Michael Woodward, UK automotive lead at Deloitte, said: “This flurry of post-lockdown activity hints towards a speedy recovery. However, manufacturers and dealers alike will treat these results with caution. The conversion of latent demand, built up over the last four months is a key driver of July’s growth, but we may see a slower rate of sale return over the course of the year once this demand dissipates.
“Whilst consumer confidence is returning, albeit slowly, consumers remain concerned over the state of the economy and the job market. As a result, consumers may be more cautious over major purchases moving forward. However, significant discounting is likely over the coming months as manufacturers bring their factories back up to full capacity. This could help maintain higher level of sales, at least in the short-term.”
James Fairclough, chief executive of AA Cars, said: “After months of falling sales, this uptick suggests two important trends in consumer attitudes. Firstly that there was pent-up demand during lockdown, and drivers are now acting on their desire or need for a new car.
“Secondly, it allays some fears that consumers would hold onto their cash and stay reluctant to spend, particularly on big ticket items such as cars.
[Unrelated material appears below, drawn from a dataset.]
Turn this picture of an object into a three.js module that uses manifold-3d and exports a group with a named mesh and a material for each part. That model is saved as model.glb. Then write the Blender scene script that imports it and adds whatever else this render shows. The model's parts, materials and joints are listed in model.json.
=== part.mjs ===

Electric vehicles, in particular, are powering this increase, with sales growing by 261% year on year in June, and now 259% in July.
“Meanwhile overall views of cars on the AA Cars site remain 113% higher than they were during the first week of lockdown, indicating that drivers still want or need to change their car, whether brand new or used.”
Karen Hilton, chief commercial officer at heycar, said: “As has been witnessed in every other part of life, the rapid increase in digital first activity has spread into car buying – and offers massive opportunities for dealers looking to continue this road to recovery.
“This adoption of a full online research and preparation phase for car buyers would never have accelerated so quickly had it not been for the pandemic. However, it’s behaviour that’s here to stay and dealers need to respond to grow their sales again.
“As we keep on waiting to see if the government will offer any assistance to the industry to build back, we must take matters into our own hands to continue these new ways of engaging customers and keep people buying cars.”
Sue Robinson, director of the NFDA, said: “It is positive that in addition to the encouraging trend in the used car market, new car sales have also returned to form. We must however continue to monitor the health of consumer demand to understand the support our sector may need over the coming months.
“It is encouraging to see continued growth in the battery electric vehicle sector which shows consumers have an appetite for these vehicles. August is traditionally a quiet month, however as commuters continue to look for alternatives to avoid public transport, automotive retailers can benefit from the increasing interest from consumers to buy a car.”